Acho que uma resposta adequada, dentre outras, é a esboçada por Peter Hitchens, colunista do Daily Mail:
The idea that a mainly hereditary House was superior in every way (which it was, because it was entirely outside the power of the whips and had the right sort of powers for a revising chamber , that is delay and obstruction, but a veto only over major constitutional change) is now considered an absurdity by the so-called Conservative Party. As with every piece of ground this party gives up as it retreats before the social, cultural, sexual and ultimately political revolutionaries of the 1960s left, it has no understanding of, or liking for, the things it is supposed to defend. So once it has given them up, usually by running away from a fight, it never occurs to it to recapture the ground lost. It becomes, bit by bit, the image of its opponents, until it is actually part of the revolution itself. 
An appointed House is in the end indefensible. On what principle is it chosen? Either you worship at the altar of 'democracy' or you defend the force of tradition and inheritance.
But an appointed House? What principle does that stand for? The principle of the liberal elite picking its own friends, that's what. You can go on, till dusk falls and the bats come out, about contriving an 'impartial' body to appoint your new peers, but who will appoint it? Impartiality, as the BBC has shown, tends to mean an impartial adherence to the consensus, to conventional wisdom and to a quiet life.

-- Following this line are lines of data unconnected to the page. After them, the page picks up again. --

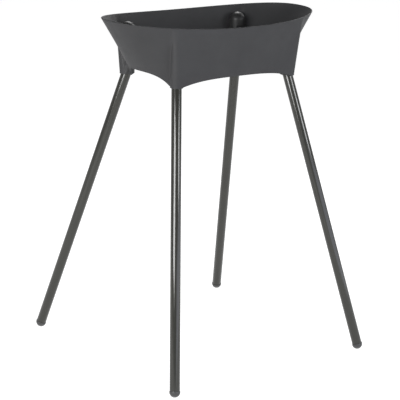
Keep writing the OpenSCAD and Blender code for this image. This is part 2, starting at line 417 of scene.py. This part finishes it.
def spread(nodes, links, source, ends):
    """Turns a pattern into the range between two numbers or colours."""
    ramp = nodes.new("ShaderNodeValToRGB")
    for element, position, value in zip(ramp.color_ramp.elements, PATTERN_ENDS, ends):
        element.position = position
        element.color = (*value, 1) if isinstance(value, tuple) else (value, value, value, 1)
    links.new(source, ramp.inputs["Fac"])
    return ramp.outputs["Color"]


def bump(nodes, links, source, shade, strength, distance):
    relief = nodes.new("ShaderNodeBump")
    relief.inputs["Strength"].default_value = strength
    relief.inputs["Distance"].default_value = distance
    links.new(source, relief.inputs["Height"])
    links.new(relief.outputs["Normal"], shade.inputs["Normal"])


def vector_step(nodes, links, operation, first, second=None):
    """One step of vector sums. The second value is a constant, a socket or missing."""
    step = nodes.new("ShaderNodeVectorMath")
    step.operation = operation
    links.new(first, step.inputs[0])
    if isinstance(second, tuple):
        step.inputs[1].default_value = second
    elif second:
        links.new(second, step.inputs[1])
    return step.outputs["Value" if operation in ("LENGTH", "DOT_PRODUCT") else "Vector"]


def in_range(nodes, links, source, off, on, easing="LINEAR"):
    """A share that goes from 0 to 1 as source goes from off to on."""
    limit = nodes.new("ShaderNodeMapRange")
    limit.interpolation_type = easing
    limit.inputs["From Min"].default_value = off
    limit.inputs["From Max"].default_value = on
    links.new(source, limit.inputs["Value"])
    return limit.outputs["Result"]


def product(nodes, links, first, second):
    step = nodes.new("ShaderNodeMath")
    step.operation = "MULTIPLY"
    links.new(first, step.inputs[0])
    links.new(second, step.inputs[1])
    return step.outputs["Value"]


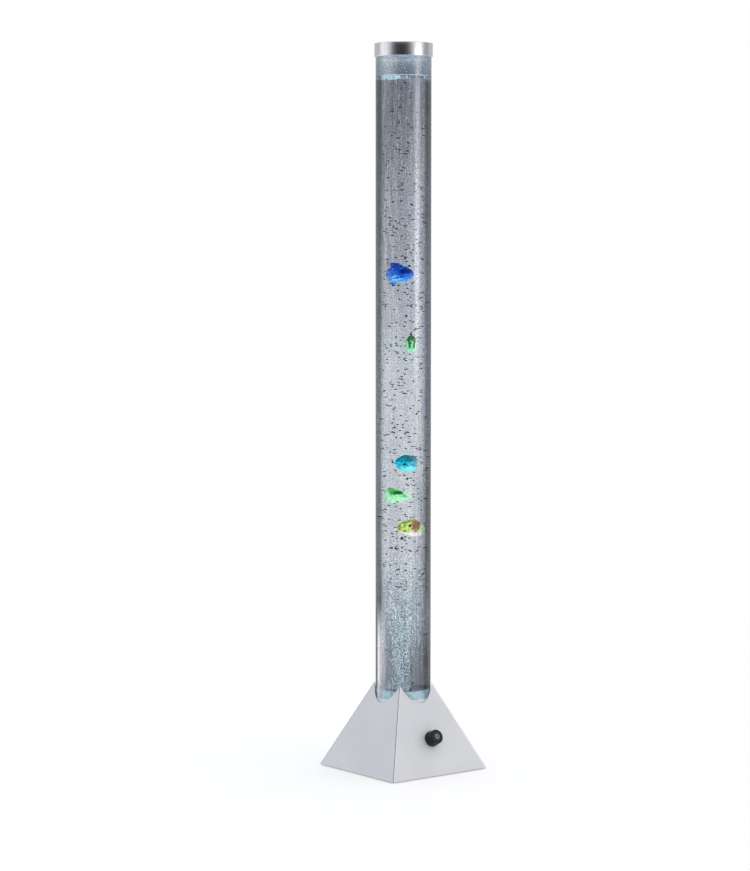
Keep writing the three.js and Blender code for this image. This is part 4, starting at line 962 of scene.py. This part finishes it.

Here's a conservative principle, that tradition, inheritance and nobility are things which are good in themselves, coupled with a sensible scepticism about that upstart idea called ‘democracy’ – which in Parliament means that the members are chosen, controlled, rewarded and punished by a centrally-directed party machine subject to the executive. It is precisely because of this last fact that the idea that the recent revolt was a genuine defiance of Downing Street’s wishes is so absurd. So far as I can see, Mr Jesse Norman is in trouble not for voting against the whips, but for openly proclaiming in an e-mail that a vote against restricting debate on the Bill (and so effectively throttling it) would be welcomed by the Prime Minister.